Experimental Ebola drug arrives in Liberia to treat doctors

A consignment of experimental Ebola drugs has arrived by plane in Liberia to treat two doctors suffering from the virus, which has killed more than 1,000 people across four West African countries. The drug, ZMapp, arrived in two boxes on a commercial flight from the United States carried by Liberia’s foreign affairs minister, Augustine Ngafuan, and was unloaded at the VIP terminal, a Reuters witness said. It will be taken to a hospital in the capital and administered to Liberian doctors Zukunis Ireland and Abraham Borbor, who officials said contracted the disease while attending to patients, including a late colleague. But authorities fear ZMapps’ unproven status will mean humans become the guinea pigs.

This is not the panacea to the problem. It is at the risk of the patient.

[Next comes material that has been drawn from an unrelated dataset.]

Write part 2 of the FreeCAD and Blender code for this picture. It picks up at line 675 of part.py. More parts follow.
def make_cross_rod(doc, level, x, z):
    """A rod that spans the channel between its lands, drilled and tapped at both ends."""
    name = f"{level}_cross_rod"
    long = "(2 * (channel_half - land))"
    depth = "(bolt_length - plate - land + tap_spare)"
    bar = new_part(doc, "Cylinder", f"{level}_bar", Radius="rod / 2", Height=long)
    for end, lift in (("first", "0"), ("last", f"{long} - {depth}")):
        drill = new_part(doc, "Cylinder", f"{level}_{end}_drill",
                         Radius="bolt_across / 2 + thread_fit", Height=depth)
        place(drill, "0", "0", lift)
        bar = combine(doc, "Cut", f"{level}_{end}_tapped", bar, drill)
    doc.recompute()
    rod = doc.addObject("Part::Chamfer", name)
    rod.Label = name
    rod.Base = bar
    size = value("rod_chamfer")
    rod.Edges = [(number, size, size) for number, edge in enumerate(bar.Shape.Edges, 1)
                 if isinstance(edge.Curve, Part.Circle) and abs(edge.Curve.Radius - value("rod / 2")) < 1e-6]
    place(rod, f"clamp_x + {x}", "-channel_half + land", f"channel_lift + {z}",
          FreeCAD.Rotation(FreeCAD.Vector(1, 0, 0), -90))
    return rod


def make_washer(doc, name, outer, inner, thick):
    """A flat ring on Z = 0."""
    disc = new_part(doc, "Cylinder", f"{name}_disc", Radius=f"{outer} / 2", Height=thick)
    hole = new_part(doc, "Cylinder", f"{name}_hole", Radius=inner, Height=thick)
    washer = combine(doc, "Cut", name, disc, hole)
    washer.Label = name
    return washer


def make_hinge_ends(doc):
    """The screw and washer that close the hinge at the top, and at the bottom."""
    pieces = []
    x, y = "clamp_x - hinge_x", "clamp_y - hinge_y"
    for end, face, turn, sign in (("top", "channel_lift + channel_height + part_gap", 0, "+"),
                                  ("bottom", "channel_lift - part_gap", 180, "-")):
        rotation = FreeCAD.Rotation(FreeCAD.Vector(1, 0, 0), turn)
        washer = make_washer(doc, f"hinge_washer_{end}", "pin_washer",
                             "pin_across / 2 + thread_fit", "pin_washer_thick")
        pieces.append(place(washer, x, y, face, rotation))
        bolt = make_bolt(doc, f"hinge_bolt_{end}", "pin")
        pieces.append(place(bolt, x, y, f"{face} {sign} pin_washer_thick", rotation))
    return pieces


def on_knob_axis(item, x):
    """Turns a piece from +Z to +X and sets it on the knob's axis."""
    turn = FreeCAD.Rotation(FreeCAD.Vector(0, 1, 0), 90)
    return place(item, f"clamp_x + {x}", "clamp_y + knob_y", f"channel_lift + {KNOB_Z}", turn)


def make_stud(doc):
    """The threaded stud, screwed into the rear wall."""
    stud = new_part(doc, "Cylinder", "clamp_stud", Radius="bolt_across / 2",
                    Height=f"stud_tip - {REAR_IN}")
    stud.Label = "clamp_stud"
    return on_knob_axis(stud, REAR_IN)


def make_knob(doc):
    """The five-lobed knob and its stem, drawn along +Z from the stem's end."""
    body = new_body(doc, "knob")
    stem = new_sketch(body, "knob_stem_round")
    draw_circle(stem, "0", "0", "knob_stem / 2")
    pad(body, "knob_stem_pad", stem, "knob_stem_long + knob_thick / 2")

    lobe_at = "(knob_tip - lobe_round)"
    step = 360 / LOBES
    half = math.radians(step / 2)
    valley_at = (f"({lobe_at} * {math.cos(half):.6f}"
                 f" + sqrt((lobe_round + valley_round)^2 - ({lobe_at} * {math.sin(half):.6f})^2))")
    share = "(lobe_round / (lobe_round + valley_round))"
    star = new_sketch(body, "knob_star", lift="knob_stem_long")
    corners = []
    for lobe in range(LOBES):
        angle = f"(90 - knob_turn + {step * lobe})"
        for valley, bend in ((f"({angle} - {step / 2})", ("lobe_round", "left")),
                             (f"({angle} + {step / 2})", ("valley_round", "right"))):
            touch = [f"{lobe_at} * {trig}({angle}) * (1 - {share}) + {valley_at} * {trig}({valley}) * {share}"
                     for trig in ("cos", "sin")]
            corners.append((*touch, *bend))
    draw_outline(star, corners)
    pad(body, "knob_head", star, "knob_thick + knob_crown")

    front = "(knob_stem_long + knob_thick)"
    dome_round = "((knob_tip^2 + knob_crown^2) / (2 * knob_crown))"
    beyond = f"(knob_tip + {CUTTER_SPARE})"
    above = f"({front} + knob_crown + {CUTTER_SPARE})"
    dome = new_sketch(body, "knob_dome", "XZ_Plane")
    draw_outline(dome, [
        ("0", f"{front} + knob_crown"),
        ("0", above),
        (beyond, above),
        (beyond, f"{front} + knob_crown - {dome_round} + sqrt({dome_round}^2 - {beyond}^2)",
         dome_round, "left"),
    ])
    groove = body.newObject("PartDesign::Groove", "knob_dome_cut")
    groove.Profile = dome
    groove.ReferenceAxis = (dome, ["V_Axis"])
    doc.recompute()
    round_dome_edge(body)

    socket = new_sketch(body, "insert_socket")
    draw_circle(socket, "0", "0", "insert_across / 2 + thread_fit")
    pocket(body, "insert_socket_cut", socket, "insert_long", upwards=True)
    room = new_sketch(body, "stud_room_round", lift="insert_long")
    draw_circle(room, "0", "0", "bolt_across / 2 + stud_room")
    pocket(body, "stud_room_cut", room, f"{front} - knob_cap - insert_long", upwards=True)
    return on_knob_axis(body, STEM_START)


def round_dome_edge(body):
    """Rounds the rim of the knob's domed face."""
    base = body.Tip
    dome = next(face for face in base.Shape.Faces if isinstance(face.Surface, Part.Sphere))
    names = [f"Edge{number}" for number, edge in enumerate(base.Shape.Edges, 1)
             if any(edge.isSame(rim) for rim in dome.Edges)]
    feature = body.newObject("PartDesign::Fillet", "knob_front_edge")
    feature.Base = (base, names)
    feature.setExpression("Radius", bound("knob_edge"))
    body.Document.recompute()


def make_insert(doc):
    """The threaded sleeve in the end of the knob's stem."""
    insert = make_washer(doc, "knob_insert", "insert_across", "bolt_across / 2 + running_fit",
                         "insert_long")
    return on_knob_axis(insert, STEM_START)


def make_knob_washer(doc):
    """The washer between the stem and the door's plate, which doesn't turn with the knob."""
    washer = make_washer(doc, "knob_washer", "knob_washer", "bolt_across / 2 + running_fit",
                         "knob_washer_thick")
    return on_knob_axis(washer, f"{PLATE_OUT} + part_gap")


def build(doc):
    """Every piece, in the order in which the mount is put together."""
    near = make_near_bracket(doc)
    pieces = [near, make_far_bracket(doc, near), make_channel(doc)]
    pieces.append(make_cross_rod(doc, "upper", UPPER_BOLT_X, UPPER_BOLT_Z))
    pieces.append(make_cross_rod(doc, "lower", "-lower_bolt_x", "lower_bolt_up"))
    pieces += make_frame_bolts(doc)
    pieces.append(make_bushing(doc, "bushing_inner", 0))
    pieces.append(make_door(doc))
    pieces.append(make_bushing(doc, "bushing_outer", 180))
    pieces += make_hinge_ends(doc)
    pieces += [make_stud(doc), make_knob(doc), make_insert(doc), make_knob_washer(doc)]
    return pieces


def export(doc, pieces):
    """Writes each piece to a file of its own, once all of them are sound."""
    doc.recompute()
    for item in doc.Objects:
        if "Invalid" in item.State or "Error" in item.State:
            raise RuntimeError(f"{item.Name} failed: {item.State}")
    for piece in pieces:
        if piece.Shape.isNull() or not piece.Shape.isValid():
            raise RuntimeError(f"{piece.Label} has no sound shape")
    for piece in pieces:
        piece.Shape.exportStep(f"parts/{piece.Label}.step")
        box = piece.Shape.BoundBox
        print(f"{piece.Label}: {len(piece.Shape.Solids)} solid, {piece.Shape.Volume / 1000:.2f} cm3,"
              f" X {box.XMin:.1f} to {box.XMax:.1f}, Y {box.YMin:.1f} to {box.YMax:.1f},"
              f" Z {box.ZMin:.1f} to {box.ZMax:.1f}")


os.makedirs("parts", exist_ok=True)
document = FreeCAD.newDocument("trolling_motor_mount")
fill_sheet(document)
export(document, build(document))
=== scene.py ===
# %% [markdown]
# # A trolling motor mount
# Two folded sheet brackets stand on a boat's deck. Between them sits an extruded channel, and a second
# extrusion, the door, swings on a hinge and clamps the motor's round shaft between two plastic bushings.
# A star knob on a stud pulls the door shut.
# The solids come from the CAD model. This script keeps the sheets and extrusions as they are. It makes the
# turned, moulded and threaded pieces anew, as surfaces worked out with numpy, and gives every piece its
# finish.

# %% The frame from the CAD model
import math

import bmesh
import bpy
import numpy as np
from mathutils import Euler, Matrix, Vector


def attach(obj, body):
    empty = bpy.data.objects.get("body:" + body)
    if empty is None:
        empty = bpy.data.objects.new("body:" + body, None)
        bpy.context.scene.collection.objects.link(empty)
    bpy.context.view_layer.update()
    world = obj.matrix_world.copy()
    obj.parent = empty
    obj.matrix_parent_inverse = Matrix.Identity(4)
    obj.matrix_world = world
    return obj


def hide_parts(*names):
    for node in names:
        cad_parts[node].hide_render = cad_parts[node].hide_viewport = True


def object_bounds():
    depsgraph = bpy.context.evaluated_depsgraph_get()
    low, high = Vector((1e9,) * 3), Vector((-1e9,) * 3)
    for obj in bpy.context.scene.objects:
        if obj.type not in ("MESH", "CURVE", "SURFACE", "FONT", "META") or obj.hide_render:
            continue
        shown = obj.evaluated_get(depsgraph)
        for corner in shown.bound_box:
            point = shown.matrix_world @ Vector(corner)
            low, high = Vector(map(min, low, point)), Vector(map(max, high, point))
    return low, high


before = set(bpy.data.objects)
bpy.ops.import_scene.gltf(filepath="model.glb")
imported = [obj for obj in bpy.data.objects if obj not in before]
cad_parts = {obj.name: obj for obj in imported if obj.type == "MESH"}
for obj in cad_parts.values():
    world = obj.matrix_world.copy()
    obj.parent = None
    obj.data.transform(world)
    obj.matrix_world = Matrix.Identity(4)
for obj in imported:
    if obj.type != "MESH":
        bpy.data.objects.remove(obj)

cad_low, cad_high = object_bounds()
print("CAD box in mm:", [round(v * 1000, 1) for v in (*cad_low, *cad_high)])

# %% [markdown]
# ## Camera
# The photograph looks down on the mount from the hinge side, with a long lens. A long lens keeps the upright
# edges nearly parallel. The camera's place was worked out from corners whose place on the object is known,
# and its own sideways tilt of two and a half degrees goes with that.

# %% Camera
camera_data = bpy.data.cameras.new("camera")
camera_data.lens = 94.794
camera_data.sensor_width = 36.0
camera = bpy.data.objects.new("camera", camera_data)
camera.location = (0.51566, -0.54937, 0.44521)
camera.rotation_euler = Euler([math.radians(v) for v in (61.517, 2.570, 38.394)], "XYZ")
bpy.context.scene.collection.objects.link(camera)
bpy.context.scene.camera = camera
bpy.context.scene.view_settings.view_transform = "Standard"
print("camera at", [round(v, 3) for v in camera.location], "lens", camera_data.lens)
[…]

Liberia’s assistant health minister, Tolbert Nyenswah

Meanwhile, up to 1,000 doses of VSV-EBOV, another experimental drug which has shown promise in animal research but never tested on humans, is due to arrive in West Africa soon. The death toll in the worst-ever epidemic of Ebola since its discovery four decades ago climbed to 1,069 Wednesday, according to the World Health Organisation which said 56 had died in two days. Nearly 2,000 people have now been infected.